Flight trials of the BAE Systems Taranis UCAS technology demonstrator have started at the Woomera test range in South Australia. But neither the company nor its customer, the UK Ministry of Defence (MoD), has made any announcement. The news emerged from a policy document on military UAS that the MoD submitted to the defense committee of the UK parliament.
An MoD spokesman told AIN that no comment would be made until the initial flight trials had been completed. BAE Systems told AIN that “progress continues” but it could not comment further. The secrecy contrasts sharply with the pan-European Neuron UCAS program, which has similar demonstration goals. The seven main contractors have all been allowed to discuss their roles and technology solutions. The Neuron has also been shown in public—albeit with strictly limited access—at the Paris Air Show last June. It made a first flight on December 1 last year.
When BAE Systems began work on the stealthy UAV in 2007, it promised a first flight in 2010. But the Taranis demonstrator was not unveiled until the middle of that year, at which time takeoff was predicted for 2011. Last year, BAE Systems said it would fly in early 2013. No reasons for the delays have been given. BAE partnered with GE Aviation, QinetiQ and Rolls-Royce for the all-British program.
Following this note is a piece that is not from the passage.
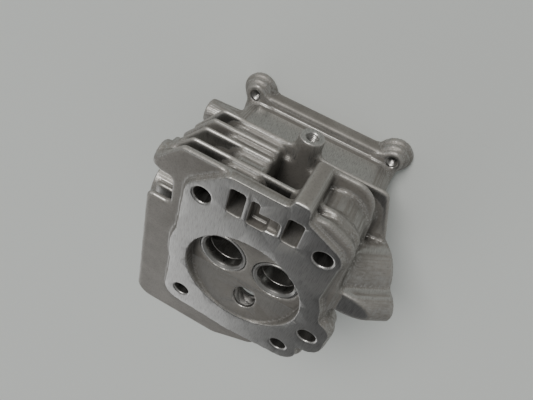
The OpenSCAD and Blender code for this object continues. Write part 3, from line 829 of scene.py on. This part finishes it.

Although the MoD policy document was not very forthcoming on Taranis, it provides good insight into some of the key issues that surround the military operations of UAS. British military commanders are particularly sensitive to allegations that they are participating in “killer drone wars.” During October, the United Nations general assembly debated this issue after two of its special rapporteurs produced critical reports.
“The term unmanned can cause confusion or uncertainty over the actual level of human control and has led to safety, ethical and legal concerns being raised, particularly with regard to the employment of weapons,” the MoD document said. Such is the MoD’s concern that it takes issue with the currently approved NATO nomenclature of “unmanned aerial systems” (UAS). The MoD prefers “remotely piloted air(craft) System” (RPAS) because that term “better describes the level of human control.”
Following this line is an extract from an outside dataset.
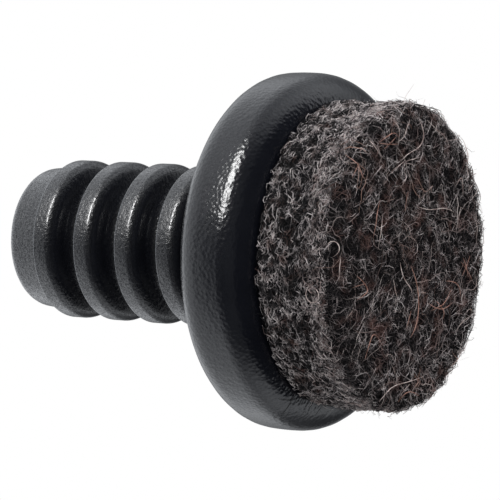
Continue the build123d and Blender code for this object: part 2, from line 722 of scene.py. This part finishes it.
# The camera's axes, place in millimetres and lens, fitted to the picture
view_right = Vector((0.05531, 0.53878, -0.84063))
view_ahead = Vector((-0.00384, 0.84203, 0.53942))
view_down = view_ahead.cross(view_right)
camera_place = Vector((0.712, -180.382, -101.89)) * MM
film_width = 36
lens_length = 218.2
picture_width = 500

side_lift_ratio = 1.4
hair_end_girth = 0.35


def carried(point, level, lies_on_pad):
    """Where a picture point lies in space, on this level or, beyond the pad's edge, on the pad's side."""
    across, down = (value - picture_width / 2 for value in point)
    ray = view_ahead * lens_length / film_width * picture_width + view_right * across + view_down * down
    on_level = camera_place + ray * (level * MM - camera_place.z) / ray.z
    if not lies_on_pad or (on_level - pad_centre * MM).xy.length <= pad_radius * MM:
        return on_level

    # Beyond the edge, the view meets the pad's side, as an upright cylinder just outside its wool.
    from_axis = (camera_place - pad_centre * MM).xy
    side_radius = (pad_radius - side_lift_ratio * level) * MM
    half_sum = from_axis.dot(ray.xy) / ray.xy.length_squared
    reach = half_sum**2 - (from_axis.length_squared - side_radius**2) / ray.xy.length_squared
    return camera_place + ray * (-half_sum - reach**0.5) if reach > 0 else on_level


def laid_hairs(name, material, hairs, level, thickness, end_level, lies_on_pad=True):
    """Hairs through picture points, turned into a plain mesh. Their thin ends lie at a height of their own.

    Heights are in millimetres. The face of the pad looks down, so a hair below 0 lies on top of its wool.
    """
    curve = bpy.data.curves.new(name, "CURVE")
    curve.dimensions = "3D"
    curve.resolution_u = 5
    curve.bevel_depth = thickness / 2 * MM
    curve.bevel_resolution = 0
    curve.use_fill_caps = True
    for points in hairs.values():
        spline = curve.splines.new("NURBS")
        spline.points.add(len(points) - 1)
        for index, (point, picture_point) in enumerate(zip(spline.points, points)):
            at_end = index in (0, len(points) - 1)
            point.co = (*carried(picture_point, end_level if at_end else level, lies_on_pad), 1)
            point.radius = hair_end_girth if at_end else 1
        spline.order_u = min(3, len(points))
        spline.use_endpoint_u = True
    drawn = bpy.data.objects.new(name, curve)
    bpy.context.scene.collection.objects.link(drawn)
    mesh = bpy.data.meshes.new_from_object(drawn.evaluated_get(bpy.context.evaluated_depsgraph_get()))
    bpy.data.objects.remove(drawn)
    mesh.name = name
    mesh.materials.clear()
    mesh.materials.append(material)
    laid = bpy.data.objects.new(name, mesh)
    bpy.context.scene.collection.objects.link(laid)
    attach(laid, "root")


def hair_material(name, dark, pale):
    """One coarse hair colour, paler in places along the hair."""
    material, start, place = new_material(name)
    streaks = start.node("ShaderNodeTexNoise", {"Vector": place, "Scale": 1800, "Detail": 1})
    colour = streaks.between(0.35, 0.65).mix((*dark, 1), (*pale, 1))
    finish_material(start, **{"Base Color": colour, "Roughness": 0.6, "Specular IOR Level": 0.3})
    return material


pale_hair = hair_material("pale_hair", (0.40, 0.29, 0.26), (0.85, 0.72, 0.66))
rust_hair = hair_material("rust_hair", (0.32, 0.15, 0.105), (0.66, 0.38, 0.30))
# This dark hair colour also paints two fibre shadows on the flange.
dark_hair_and_shadow = hair_material("dark_hair_and_shadow", (0.008, 0.007, 0.008), (0.02, 0.018, 0.018))
laid_hairs(
    "pale_face_hairs",
    pale_hair,
    {
        "long_curve": [(419, 119), (423, 127), (424, 139), (419, 148), (411, 152), (404, 157), (400, 163)],
        "star_arm_right": [(403, 163), (409, 160), (415, 159), (419, 157)],
        "star_arm_fork": [(403, 163), (410, 163), (415, 166)],
        "star_arm_down": [(402, 162), (405, 168), (405, 174)],
        "star_arm_left": [(405, 160), (399, 166), (393, 170), (389, 175)],
        "star_tail": [(405, 173), (407, 178), (403, 184), (400, 188)],
        "fine_line": [(427, 120), (436, 129), (447, 138), (449, 146)],
        "top_fork_left": [(392, 120), (398, 124), (400, 133), (398, 146)],
        "top_fork_right": [(410, 119), (407, 127), (404, 139), (396, 143)],
        "short_straight": [(369, 140), (373, 144), (378, 151), (382, 158)],
        "long_straight": [(383, 213), (382, 224), (380, 238), (378, 250)],
        "right_crook": [(455, 187), (458, 182), (462, 176), (463, 186), (463, 195)],
        "level_wave": [(415, 206), (424, 209), (432, 210), (441, 208), (449, 209), (454, 212)],
        "right_straight": [(461, 207), (458, 219), (456, 232)],
        "low_hook": [(472, 315), (464, 320), (459, 326), (456, 332)],
        "bottom_branch": [(379, 402), (386, 393), (393, 386), (404, 383), (415, 380), (424, 376)],
        "bottom_twig": [(399, 398), (403, 391), (410, 384)],
        "ring_curl": [(329, 251), (327, 245), (331, 241), (337, 242), (340, 248), (338, 254), (333, 257)],
        "rim_ring": [(309, 285), (305, 292), (307, 300), (313, 304), (319, 299), (318, 290), (312, 286)],
        "left_upright": [(341, 257), (339, 268), (339, 282)],
        "stem_blob": [(400, 262), (401, 269), (404, 279), (410, 287), (412, 292)],
    },
    level=-0.6,
    thickness=0.06,
    end_level=-0.15,
)
laid_hairs(
    "rust_face_hairs",
    rust_hair,
    {
        "pink_upright": [(411, 266), (415, 276), (418, 290), (419, 306), (417, 322), (413, 334), (410, 338)],
        "triangle_top": [(380, 142), (386, 137), (396, 131), (399, 138)],
        "triangle_low": [(379, 143), (388, 145), (398, 144)],
        "triangle_inner": [(384, 149), (391, 143), (396, 137)],
        "left_star_one": [(345, 155), (352, 159), (359, 165), (366, 170)],
        "left_star_two": [(359, 163), (356, 170), (352, 178)],
        "left_star_three": [(357, 163), (361, 170), (363, 178)],
        "right_tangle_one": [(431, 311), (438, 307), (445, 304), (451, 290)],
        "right_tangle_two": [(436, 301), (441, 306), (445, 313), (443, 319)],
        "right_tangle_three": [(428, 303), (436, 309), (446, 309), (452, 303)],
        "right_arch": [(446, 281), (454, 281), (460, 287), (461, 298)],
        "edge_tuft_one": [(463, 258), (467, 266), (468, 277)],
        "edge_tuft_two": [(470, 256), (466, 268), (462, 276)],
        "edge_tuft_three": [(461, 262), (468, 270), (472, 280)],
        "left_loop": [(357, 276), (363, 281), (369, 291), (362, 297), (357, 300)],
        "left_twig": [(352, 288), (359, 285), (366, 284)],
        "low_peak": [(365, 359), (369, 345), (374, 330), (381, 342)],
        "low_arch": [(398, 402), (404, 393), (413, 391), (419, 396)],
        "middle_strand": [(380, 200), (377, 212), (376, 226), (373, 238)],
        "centre_strand": [(408, 192), (406, 201), (405, 211)],
        "low_strand": [(411, 311), (409, 320), (406, 329)],
    },
    level=-0.6,
    thickness=0.065,
    end_level=-0.15,
)
# The first two are a stray dark fibre and its fork on the flange. The two short ones beside them are painted
# fibre shadows, drawn as dark hairs.
laid_hairs(
    "dark_hairs_and_fibre_shadows",
    dark_hair_and_shadow,
    {
        "low_branch": [(296, 392), (291, 401), (287, 409), (279, 417)],
        "low_branch_fork": [(292, 399), (285, 401), (279, 399)],
        "fibre_shadow_middle": [(316, 397), (311, 405), (307, 414)],
        "fibre_shadow_right": [(325, 402), (319, 410), (315, 416)],
    },
    level=5.2,
    thickness=0.07,
    end_level=5.4,
    lies_on_pad=False,
)
laid_hairs(
    "loose_top_hairs",
    pale_hair,
    {
        "tall_hair": [(402, 106), (405, 97), (410, 90), (414, 84)],
        "leaning_hair": [(420, 108), (424, 104), (425, 99)],
    },
    level=-0.1,
    thickness=0.03,
    end_level=0.0,
    lies_on_pad=False,
)

# Studio: a plain pale floor that the glide stands on, white surroundings and one soft key lamp.
# The camera is below the floor, as the photograph shows the felt from underneath, so the floor's lower
# side is clear. The floor's reach and the lamp's sizes and distance are in metres.
floor_reach = 1.2
floor_mesh = bpy.data.meshes.new("studio_floor")
corner_sides = ((-1, -1), (1, -1), (1, 1), (-1, 1))
floor_corners = [(side_x * floor_reach, side_y * floor_reach, 0) for side_x, side_y in corner_sides]
floor_mesh.from_pydata(floor_corners, [], [(0, 1, 2, 3)])
floor = bpy.data.objects.new("studio_floor", floor_mesh)
bpy.context.scene.collection.objects.link(floor)
paper = bpy.data.materials.new("pale_paper")
paper.use_nodes = True
paper.node_tree.nodes.clear()
start = Wire(paper.node_tree)
below = start.node("ShaderNodeNewGeometry", output="Backfacing")
paper_shader = start.node("ShaderNodeBsdfDiffuse", {"Color": (0.9, 0.9, 0.9, 1)})
clear = start.node("ShaderNodeBsdfTransparent")
paper_or_clear = start.node("ShaderNodeMixShader", {0: below, 1: paper_shader, 2: clear})
start.node("ShaderNodeOutputMaterial", {"Surface": paper_or_clear})
floor_mesh.materials.append(paper)
floor.visible_shadow = False
floor.visible_diffuse = False
floor.visible_glossy = False

world = bpy.data.worlds.new("white_studio")
bpy.context.scene.world = world
world.use_nodes = True
world.node_tree.nodes.clear()
start = Wire(world.node_tree)
rays = start.node("ShaderNodeLightPath", output="Is Camera Ray")
mirrored = rays.maths("MAXIMUM", rays.other("Is Glossy Ray"), rays.other("Is Transmission Ray"))
toward = start.node("ShaderNodeTexCoord", output="Generated")
rise = start.node("ShaderNodeSeparateXYZ", {0: toward}, output="Z")


def facing(direction):
    """How far a ray points this way: 1 straight towards it, 0 square to it and -1 straight away."""
    return start.node(
        "ShaderNodeVectorMath", {0: toward, 1: direction}, output="Value", operation="DOT_PRODUCT"
    )


# What the gloss mirrors: pale walls over a dark table, darker round the camera and behind the glide
high_wall = 1.05 - 0.3 * rise.between(-0.2, 0.0) + 0.5 * rise.between(0.1, 0.45)
above_table = rise.between(-0.62, -0.50) * high_wall
clear_of_camera = 0.12 + 0.88 * facing(view_ahead).between(-0.6, 0.0)
dark_back = facing((view_ahead + 0.35 * view_right).normalized())
dark_corner = facing((0.65 * view_ahead + 0.65 * view_down + 0.35 * view_right).normalized())
clear_of_back = 1 - 0.8 * dark_back.between(0.6, 0.92)
clear_of_corner = 1 - 0.75 * dark_corner.between(0.90, 0.97)
mirrored_room = 0.01 + above_table * clear_of_camera * clear_of_back * clear_of_corner

# What lights matt surfaces: an even room, brighter from the picture's upper right and from the lamp's side
key_low_end = (-0.70 * view_right - 0.35 * view_down - 0.62 * view_ahead).normalized()
key_high_end = (-0.38 * view_right - 0.85 * view_down - 0.34 * view_ahead).normalized()
key_direction = (key_low_end + key_high_end).normalized()
fill_direction = (0.7 * -view_down - 0.5 * view_ahead + 0.5 * view_right).normalized()
fill_light = 0.9 * facing(fill_direction).between(0.2, 1.0)
soft_room = 0.30 + fill_light + 0.5 * facing(key_direction).between(0.3, 1.0)

room = start.node("ShaderNodeMix", {0: mirrored, 2: soft_room, 3: mirrored_room})
tint = rays.mix((0.93, 0.96, 1.0, 1), (1, 1, 1, 1))
backdrop = start.node("ShaderNodeBackground", {"Color": tint, "Strength": rays + (1 - rays) * room})
start.node("ShaderNodeOutputWorld", {"Surface": backdrop})

# The key lamp is a soft box that only the gloss sees. It draws the streak on the flange.
key_distance = 0.5
key_width = 0.34
key_height = 0.10
key_power = 3.0
key_target = Vector((0, 0, flange_top * MM))
key_data = bpy.data.lights.new("key_lamp", "AREA")
key_data.shape = "RECTANGLE"
key_data.size = key_width
key_data.size_y = key_height
key_data.energy = key_power
key = bpy.data.objects.new("key_lamp", key_data)
key_rise = key_high_end - key_low_end
key_across = key_direction.cross(key_rise.cross(key_direction)).normalized()
key_turn = Matrix((-key_across, key_direction.cross(-key_across), key_direction)).transposed()
key.matrix_world = Matrix.Translation(key_target + key_direction * key_distance) @ key_turn.to_4x4()
key.visible_diffuse = False
bpy.context.scene.collection.objects.link(key)

camera_data = bpy.data.cameras.new("photo_camera")
camera_data.sensor_width = film_width
camera_data.lens = lens_length
camera_data.clip_start = 0.01
camera = bpy.data.objects.new("photo_camera", camera_data)
turn = Matrix((view_right, -view_down, -view_ahead)).transposed()
camera.matrix_world = Matrix.Translation(camera_place) @ turn.to_4x4()
bpy.context.scene.collection.objects.link(camera)
bpy.context.scene.camera = camera
bpy.context.scene.view_settings.view_transform = "Standard"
The document revealed that since 2007 the Royal Air Force has flown more than 50,000 hours over Afghanistan with its small fleet (currently five) of GA-ASI Reapers. The vast majority of these have been for surveillance, but the RAF Reapers have dropped or fired weapons 418 times. The document describes the only such occasion during which civilians are known to have been killed: an attack on two insurgent pick-up trucks in March 2011. UK targeting policy for UAS is exactly the same as for manned aircraft and “entirely compliant with International Humanitarian Law,” the MoD says. It notes that, in some respects, the remotely located Reaper crews have better access to targeting information and advice than their counterparts flying combat aircraft over the battlefield.
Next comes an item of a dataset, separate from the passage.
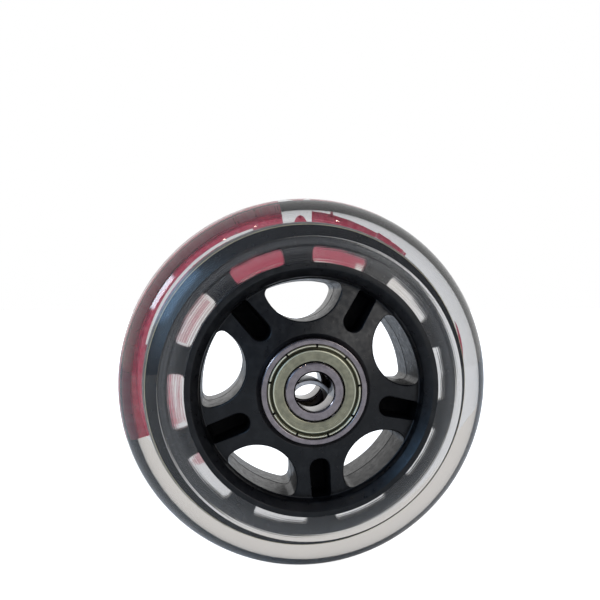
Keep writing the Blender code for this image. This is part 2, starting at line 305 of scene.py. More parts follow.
def solid_of(shape):
    """A temporary object from a bmesh in millimetres."""
    bmesh.ops.recalc_face_normals(shape, faces=shape.faces)
    mesh = bpy.data.meshes.new("working_solid")
    shape.to_mesh(mesh)
    shape.free()
    item = bpy.data.objects.new("working_solid", mesh)
    bpy.context.scene.collection.objects.link(item)
    return item


def carve(body_shape, cutter_shapes):
    """The body less its cutters, as a new bmesh."""
    body = solid_of(body_shape)
    cutters = [solid_of(shape) for shape in cutter_shapes]
    for cutter in cutters:
        modifier = body.modifiers.new("cut", "BOOLEAN")
        modifier.operation = "DIFFERENCE"
        modifier.solver = "EXACT"
        modifier.object = cutter
    depsgraph = bpy.context.evaluated_depsgraph_get()
    result = bmesh.new()
    result.from_mesh(body.evaluated_get(depsgraph).data)
    bmesh.ops.remove_doubles(result, verts=result.verts, dist=MERGE_MM)
    for item in [body] + cutters:
        bpy.data.objects.remove(item, do_unlink=True)
    return result


# ---------------------------------------------------------------- material helpers

def new_material(name):
    """A new material with its nodes, links and Principled shader."""
    material = bpy.data.materials.new(name)
    material.use_nodes = True
    nodes = material.node_tree.nodes
    return material, nodes, material.node_tree.links, nodes["Principled BSDF"]


def maths(nodes, links, operation, first, second=0.0, third=0.0):
    """A Math node's output; each input is a socket or a number."""
    node = nodes.new("ShaderNodeMath")
    node.operation = operation
    for socket, value in zip(node.inputs, (first, second, third)):
        if isinstance(value, (int, float)):
            socket.default_value = value
        else:
            links.new(value, socket)
    return node.outputs["Value"]


def eased(nodes, links, value, low, high, to_low=0.0, to_high=1.0):
    """A smooth step from to_low to to_high as value goes from low to high."""
    node = nodes.new("ShaderNodeMapRange")
    node.interpolation_type = "SMOOTHSTEP"
    links.new(value, node.inputs["Value"])
    for name, number in (("From Min", low), ("From Max", high),
                         ("To Min", to_low), ("To Max", to_high)):
        node.inputs[name].default_value = number
    return node.outputs["Result"]


def near(nodes, links, value, centre, half, soft):
    """1 within half of the centre, falling to 0 over the soft width."""
    away = maths(nodes, links, "ABSOLUTE", maths(nodes, links, "SUBTRACT", value, centre))
    return eased(nodes, links, away, half, half + soft, 1.0, 0.0)


def mixed(nodes, links, share, first, second):
    """A colour mix; each colour is a socket or a tuple."""
    node = nodes.new("ShaderNodeMix")
    node.data_type = "RGBA"
    links.new(share, node.inputs["Factor"])
    for name, colour in (("A", first), ("B", second)):
        socket = [i for i in node.inputs if i.name == name and i.type == "RGBA"][0]
        if isinstance(colour, tuple):
            socket.default_value = (*colour, 1.0)
        else:
            links.new(colour, socket)
    return [o for o in node.outputs if o.type == "RGBA"][0]


def object_place(nodes):
    """The surface point in the piece's own frame, in metres."""
    return nodes.new("ShaderNodeTexCoord").outputs["Object"]


def noise(nodes, links, grain_mm, detail=3.0, place=None):
    """Noise whose coarsest grain is about grain_mm across."""
    node = nodes.new("ShaderNodeTexNoise")
    node.inputs["Scale"].default_value = 1.0 / (grain_mm * MM)
    node.inputs["Detail"].default_value = detail
    links.new(place or object_place(nodes), node.inputs["Vector"])
    return node.outputs["Fac"]


def polar_coordinates(nodes, links):
    """Sockets for the distance from the axle in metres, the angle and |y|."""
    split = nodes.new("ShaderNodeSeparateXYZ")
    links.new(object_place(nodes), split.inputs["Vector"])
    x, y, z = split.outputs["X"], split.outputs["Y"], split.outputs["Z"]
    square = maths(nodes, links, "ADD", maths(nodes, links, "MULTIPLY", x, x),
                   maths(nodes, links, "MULTIPLY", z, z))
    radius = maths(nodes, links, "SQRT", square)
    angle = maths(nodes, links, "ARCTAN2", z, x)
    return radius, angle, maths(nodes, links, "ABSOLUTE", y)


def turned_noise(nodes, links, pitch_mm, detail=3.0):
    """Noise drawn out round the axle, as a lathe tool leaves it."""
    radius, angle, depth = polar_coordinates(nodes, links)
    place = nodes.new("ShaderNodeCombineXYZ")
    links.new(radius, place.inputs["X"])
    drift = maths(nodes, links, "MULTIPLY", maths(nodes, links, "SINE", angle), 0.0002)
    links.new(drift, place.inputs["Y"])
    links.new(depth, place.inputs["Z"])
    return noise(nodes, links, pitch_mm, detail, place.outputs["Vector"])


def bumped(nodes, links, shader, height, distance_mm, below=None):
    """Relief on the shader's normal, on top of the relief below."""
    bump = nodes.new("ShaderNodeBump")
    bump.inputs["Strength"].default_value = 1.0
    bump.inputs["Distance"].default_value = distance_mm * MM
    links.new(height, bump.inputs["Height"])
    if below:
        links.new(below, bump.inputs["Normal"])
    links.new(bump.outputs["Normal"], shader.inputs["Normal"])
    return bump.outputs["Normal"]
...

“It is difficult to imagine a future campaign where such (UAS) technology will not have a role to play,” the document predicts. But unlike the Reaper, the Taranis is an autonomous UAS insofar as it self-navigates and receives remote command inputs that are keyboard-, rather than joystick-, originated. Probably with this in mind, the MoD emphasizes that “current UK policy is that the operation of weapon systems will always be under human control. No planned offensive systems are to have the capability to prosecute targets without involving a human.”